Write out exactly the lines from the line with "What bpy script" through the line with "small flat spot.", both ends included, and no other line.
━━━ RECORDS FOR THIS TASK
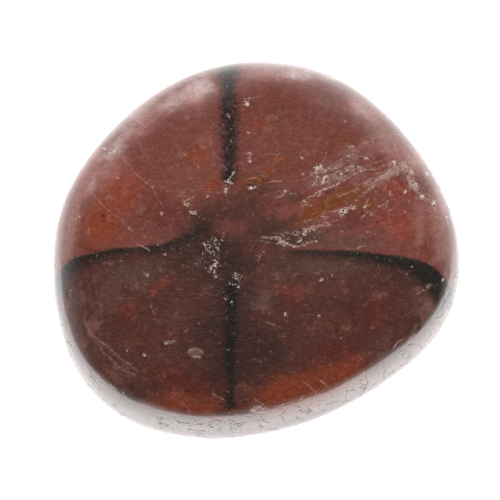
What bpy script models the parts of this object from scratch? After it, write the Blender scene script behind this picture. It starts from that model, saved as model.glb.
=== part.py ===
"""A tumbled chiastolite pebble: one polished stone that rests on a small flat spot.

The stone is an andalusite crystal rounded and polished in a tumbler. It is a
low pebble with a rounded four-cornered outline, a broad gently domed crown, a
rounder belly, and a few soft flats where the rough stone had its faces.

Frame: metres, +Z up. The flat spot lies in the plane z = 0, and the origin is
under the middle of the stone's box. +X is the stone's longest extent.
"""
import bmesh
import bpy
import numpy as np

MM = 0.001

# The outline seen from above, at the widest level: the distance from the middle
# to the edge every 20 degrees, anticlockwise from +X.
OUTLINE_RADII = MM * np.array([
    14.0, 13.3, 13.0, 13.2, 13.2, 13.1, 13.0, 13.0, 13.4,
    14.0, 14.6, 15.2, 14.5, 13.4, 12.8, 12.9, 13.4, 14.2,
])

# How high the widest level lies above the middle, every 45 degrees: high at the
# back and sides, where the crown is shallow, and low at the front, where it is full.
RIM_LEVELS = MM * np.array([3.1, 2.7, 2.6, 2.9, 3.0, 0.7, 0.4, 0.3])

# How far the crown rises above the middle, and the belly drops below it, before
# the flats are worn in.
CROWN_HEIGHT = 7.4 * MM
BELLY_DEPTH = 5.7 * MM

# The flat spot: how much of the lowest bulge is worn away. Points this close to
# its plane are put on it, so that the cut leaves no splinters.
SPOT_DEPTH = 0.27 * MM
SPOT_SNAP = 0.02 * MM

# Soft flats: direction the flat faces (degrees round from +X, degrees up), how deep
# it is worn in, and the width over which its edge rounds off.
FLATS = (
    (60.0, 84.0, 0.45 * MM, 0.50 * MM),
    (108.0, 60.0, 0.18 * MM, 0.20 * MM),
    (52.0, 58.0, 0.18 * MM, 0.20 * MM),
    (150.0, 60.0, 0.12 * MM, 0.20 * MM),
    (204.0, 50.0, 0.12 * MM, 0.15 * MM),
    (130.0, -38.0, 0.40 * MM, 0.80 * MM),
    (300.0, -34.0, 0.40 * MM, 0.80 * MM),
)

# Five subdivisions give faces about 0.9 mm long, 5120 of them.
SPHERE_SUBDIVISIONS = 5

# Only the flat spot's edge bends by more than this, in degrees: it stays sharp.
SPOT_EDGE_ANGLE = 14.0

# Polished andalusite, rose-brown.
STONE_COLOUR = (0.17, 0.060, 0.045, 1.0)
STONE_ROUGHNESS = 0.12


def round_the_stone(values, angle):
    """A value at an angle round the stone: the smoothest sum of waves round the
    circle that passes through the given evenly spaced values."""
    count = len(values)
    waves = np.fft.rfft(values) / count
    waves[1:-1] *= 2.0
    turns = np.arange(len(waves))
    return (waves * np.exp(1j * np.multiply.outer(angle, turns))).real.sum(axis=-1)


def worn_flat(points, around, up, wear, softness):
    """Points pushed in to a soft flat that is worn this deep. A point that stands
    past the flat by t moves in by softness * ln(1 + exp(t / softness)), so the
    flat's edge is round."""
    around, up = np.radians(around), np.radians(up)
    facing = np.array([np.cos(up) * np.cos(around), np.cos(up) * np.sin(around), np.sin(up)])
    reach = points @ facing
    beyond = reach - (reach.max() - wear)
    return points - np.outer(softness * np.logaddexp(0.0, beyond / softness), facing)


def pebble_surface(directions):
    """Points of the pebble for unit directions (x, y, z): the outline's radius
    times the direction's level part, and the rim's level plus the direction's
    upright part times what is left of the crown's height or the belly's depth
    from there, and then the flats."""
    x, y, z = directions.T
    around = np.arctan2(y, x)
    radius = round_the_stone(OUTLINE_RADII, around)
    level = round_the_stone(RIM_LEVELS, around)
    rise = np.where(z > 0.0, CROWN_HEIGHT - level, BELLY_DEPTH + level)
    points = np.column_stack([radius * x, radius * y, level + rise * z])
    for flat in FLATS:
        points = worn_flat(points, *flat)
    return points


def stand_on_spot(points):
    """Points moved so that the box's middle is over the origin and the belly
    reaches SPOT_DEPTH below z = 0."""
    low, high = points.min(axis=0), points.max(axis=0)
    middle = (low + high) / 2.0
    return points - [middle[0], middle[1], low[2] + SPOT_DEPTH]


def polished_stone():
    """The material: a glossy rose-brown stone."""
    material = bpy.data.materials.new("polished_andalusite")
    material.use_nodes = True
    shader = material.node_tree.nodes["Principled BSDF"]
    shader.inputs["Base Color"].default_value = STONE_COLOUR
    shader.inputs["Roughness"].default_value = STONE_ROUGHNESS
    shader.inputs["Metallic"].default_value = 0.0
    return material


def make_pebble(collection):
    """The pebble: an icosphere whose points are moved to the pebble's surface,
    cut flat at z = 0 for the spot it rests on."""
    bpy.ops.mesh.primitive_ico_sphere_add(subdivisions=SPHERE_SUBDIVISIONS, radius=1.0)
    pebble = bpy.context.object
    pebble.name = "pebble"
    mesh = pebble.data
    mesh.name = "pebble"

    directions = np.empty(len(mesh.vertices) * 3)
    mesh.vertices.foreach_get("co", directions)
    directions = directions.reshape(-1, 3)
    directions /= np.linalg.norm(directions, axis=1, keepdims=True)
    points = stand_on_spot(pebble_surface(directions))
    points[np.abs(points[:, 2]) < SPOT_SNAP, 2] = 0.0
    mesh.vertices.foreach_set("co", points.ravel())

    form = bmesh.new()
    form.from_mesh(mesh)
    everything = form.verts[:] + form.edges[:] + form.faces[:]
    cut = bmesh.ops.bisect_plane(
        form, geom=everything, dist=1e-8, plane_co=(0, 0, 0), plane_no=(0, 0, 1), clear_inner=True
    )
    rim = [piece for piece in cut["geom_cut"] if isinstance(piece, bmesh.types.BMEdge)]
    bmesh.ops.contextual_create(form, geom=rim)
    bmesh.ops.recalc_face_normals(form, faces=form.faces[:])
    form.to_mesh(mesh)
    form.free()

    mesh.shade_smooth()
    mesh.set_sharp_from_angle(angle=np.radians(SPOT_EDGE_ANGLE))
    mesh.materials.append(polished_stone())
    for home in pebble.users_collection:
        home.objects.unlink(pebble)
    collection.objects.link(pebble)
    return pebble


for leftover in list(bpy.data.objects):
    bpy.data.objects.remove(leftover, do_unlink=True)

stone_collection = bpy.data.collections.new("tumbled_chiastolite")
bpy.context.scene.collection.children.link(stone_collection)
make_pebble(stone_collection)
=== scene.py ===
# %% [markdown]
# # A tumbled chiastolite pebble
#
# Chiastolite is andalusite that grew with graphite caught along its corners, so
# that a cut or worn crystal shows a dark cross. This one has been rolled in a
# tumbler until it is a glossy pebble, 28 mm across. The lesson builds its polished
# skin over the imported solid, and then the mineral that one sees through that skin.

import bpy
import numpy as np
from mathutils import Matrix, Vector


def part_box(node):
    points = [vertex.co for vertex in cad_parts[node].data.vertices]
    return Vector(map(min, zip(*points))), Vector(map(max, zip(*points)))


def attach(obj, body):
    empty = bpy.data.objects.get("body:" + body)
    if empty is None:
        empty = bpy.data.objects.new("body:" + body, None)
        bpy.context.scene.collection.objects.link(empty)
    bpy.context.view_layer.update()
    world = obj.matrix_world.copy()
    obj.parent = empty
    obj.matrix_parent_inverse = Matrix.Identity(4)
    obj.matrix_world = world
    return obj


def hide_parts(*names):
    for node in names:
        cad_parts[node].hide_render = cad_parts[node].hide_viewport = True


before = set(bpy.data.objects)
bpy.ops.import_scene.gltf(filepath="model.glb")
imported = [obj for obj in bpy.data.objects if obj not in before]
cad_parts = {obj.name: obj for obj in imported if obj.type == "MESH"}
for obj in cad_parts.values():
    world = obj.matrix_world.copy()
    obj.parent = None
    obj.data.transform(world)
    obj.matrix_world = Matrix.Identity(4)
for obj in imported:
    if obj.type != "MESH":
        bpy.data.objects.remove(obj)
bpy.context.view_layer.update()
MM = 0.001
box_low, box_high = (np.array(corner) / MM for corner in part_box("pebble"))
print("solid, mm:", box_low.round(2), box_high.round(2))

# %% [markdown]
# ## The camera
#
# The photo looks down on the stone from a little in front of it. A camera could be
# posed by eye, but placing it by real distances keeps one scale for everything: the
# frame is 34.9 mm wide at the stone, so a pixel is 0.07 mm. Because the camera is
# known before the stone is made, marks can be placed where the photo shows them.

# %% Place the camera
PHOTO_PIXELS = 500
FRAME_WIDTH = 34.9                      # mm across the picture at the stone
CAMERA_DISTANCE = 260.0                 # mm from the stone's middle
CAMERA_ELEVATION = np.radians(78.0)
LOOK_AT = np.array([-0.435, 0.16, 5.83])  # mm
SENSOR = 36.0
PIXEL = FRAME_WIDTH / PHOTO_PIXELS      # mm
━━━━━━
━━━ RECORDS FOR THIS TASK
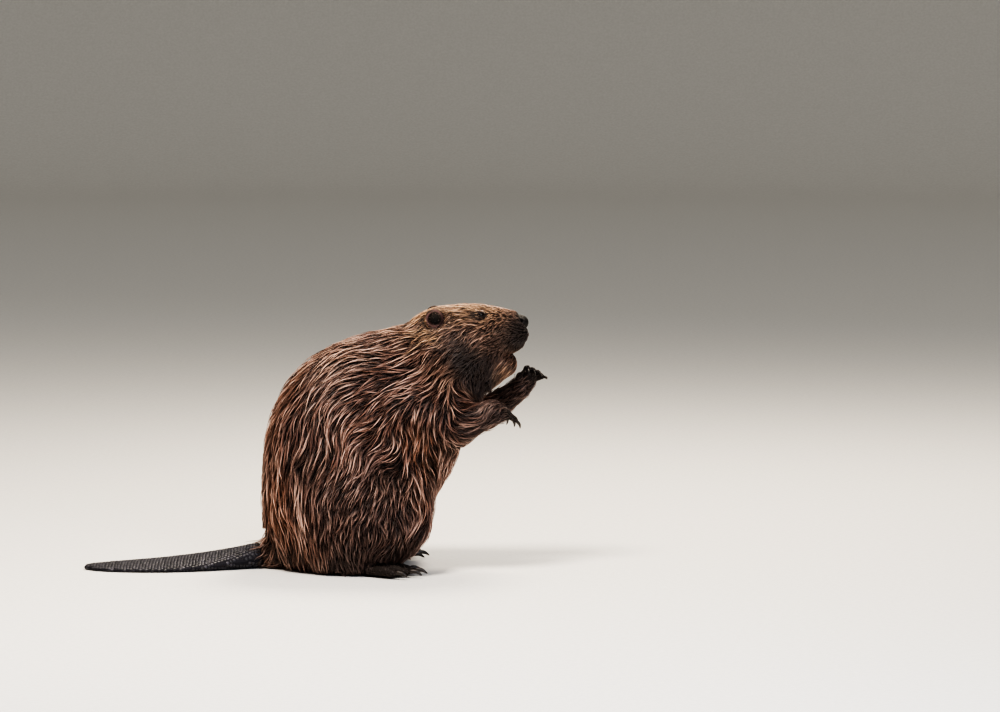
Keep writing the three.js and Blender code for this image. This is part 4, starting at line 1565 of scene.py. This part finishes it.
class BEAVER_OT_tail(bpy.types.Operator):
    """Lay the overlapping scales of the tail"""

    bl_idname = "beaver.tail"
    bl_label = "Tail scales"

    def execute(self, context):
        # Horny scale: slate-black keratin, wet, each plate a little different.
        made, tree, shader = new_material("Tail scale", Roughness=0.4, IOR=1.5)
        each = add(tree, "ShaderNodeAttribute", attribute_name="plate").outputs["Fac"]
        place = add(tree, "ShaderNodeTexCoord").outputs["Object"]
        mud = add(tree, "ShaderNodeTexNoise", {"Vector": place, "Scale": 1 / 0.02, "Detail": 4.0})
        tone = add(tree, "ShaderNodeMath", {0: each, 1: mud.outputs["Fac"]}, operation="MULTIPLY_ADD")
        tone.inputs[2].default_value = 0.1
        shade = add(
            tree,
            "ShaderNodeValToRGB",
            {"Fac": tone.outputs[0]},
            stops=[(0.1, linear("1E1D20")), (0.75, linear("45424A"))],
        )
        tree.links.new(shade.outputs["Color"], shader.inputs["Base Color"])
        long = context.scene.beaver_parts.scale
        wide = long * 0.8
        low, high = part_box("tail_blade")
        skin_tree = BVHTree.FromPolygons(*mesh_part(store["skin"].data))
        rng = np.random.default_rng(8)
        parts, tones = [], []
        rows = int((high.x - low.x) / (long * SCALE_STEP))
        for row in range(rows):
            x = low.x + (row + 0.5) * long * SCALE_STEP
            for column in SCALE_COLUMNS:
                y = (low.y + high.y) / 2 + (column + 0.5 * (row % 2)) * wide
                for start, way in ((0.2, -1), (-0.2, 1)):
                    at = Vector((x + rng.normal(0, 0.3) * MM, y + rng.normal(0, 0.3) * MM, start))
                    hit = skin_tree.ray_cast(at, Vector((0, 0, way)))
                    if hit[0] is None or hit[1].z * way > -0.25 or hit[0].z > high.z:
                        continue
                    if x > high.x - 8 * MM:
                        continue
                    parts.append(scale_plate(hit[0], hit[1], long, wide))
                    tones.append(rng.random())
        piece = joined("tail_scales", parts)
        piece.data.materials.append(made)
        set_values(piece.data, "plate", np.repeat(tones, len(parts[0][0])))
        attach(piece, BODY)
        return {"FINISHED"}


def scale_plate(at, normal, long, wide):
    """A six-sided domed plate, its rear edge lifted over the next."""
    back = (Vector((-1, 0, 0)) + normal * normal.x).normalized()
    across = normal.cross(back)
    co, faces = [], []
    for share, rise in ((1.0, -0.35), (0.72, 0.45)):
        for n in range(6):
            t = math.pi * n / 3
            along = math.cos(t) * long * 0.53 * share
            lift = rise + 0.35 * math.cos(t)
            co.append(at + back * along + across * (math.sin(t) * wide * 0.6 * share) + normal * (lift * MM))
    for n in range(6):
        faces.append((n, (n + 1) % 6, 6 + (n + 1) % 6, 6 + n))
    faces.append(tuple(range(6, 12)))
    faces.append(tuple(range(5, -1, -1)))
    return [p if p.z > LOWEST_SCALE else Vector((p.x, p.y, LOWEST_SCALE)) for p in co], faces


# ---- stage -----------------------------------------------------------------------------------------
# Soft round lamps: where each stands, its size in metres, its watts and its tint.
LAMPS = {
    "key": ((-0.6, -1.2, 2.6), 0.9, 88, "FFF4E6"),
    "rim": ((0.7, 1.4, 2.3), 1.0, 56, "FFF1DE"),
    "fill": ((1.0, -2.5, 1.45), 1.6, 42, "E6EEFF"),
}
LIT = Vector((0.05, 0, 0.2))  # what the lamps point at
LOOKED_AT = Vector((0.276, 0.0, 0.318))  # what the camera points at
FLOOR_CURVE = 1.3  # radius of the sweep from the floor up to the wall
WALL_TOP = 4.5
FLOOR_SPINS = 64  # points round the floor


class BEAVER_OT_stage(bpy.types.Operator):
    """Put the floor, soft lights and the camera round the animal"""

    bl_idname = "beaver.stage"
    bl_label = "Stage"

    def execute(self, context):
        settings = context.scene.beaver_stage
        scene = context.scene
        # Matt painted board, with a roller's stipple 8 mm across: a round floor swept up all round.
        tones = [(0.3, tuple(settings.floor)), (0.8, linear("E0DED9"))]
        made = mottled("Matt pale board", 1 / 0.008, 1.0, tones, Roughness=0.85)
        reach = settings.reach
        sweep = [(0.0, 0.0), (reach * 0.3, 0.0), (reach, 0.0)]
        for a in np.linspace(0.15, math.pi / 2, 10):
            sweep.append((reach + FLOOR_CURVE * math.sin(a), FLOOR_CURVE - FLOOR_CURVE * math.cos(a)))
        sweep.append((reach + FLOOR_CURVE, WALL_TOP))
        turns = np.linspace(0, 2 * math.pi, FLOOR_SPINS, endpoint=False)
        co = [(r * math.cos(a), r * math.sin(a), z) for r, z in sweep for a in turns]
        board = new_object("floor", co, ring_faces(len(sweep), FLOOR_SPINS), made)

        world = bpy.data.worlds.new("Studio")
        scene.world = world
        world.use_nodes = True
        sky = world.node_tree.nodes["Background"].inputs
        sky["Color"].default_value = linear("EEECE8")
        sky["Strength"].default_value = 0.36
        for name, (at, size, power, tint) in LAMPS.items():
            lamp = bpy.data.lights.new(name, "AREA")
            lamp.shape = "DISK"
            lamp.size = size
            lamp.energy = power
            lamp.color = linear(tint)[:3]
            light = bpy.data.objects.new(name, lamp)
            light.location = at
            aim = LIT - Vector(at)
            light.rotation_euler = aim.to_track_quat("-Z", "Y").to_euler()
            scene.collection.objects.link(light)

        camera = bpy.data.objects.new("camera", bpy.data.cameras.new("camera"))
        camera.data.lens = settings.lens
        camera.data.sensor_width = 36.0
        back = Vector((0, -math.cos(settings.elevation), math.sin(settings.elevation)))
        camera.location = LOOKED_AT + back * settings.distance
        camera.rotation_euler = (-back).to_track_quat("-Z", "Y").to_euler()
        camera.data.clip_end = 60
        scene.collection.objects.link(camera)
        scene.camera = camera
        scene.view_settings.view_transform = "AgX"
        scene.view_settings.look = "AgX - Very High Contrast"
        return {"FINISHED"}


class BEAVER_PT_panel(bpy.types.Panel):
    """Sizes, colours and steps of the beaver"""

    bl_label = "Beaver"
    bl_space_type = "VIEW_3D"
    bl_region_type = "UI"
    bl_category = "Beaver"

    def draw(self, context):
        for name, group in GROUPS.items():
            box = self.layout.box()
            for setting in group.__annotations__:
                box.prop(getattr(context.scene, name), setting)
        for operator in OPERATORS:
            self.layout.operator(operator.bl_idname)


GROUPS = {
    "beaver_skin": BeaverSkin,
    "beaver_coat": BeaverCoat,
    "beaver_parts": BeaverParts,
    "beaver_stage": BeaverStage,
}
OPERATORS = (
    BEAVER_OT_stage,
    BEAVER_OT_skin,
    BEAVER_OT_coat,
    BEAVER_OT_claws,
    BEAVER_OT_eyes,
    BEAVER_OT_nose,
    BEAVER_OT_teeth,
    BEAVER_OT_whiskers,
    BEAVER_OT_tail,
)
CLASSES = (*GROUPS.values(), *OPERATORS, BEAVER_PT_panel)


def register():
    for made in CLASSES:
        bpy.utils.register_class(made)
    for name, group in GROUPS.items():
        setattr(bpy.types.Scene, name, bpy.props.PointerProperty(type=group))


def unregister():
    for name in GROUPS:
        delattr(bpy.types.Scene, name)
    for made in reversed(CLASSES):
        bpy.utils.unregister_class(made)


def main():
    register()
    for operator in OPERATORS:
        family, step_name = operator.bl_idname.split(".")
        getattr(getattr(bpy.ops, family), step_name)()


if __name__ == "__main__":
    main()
━━━━━━
> [ANSWER TO THIS TASK]:
What bpy script models the parts of this object from scratch? After it, write the Blender scene script behind this picture. It starts from that model, saved as model.glb.
=== part.py ===
"""A tumbled chiastolite pebble: one polished stone that rests on a small flat spot.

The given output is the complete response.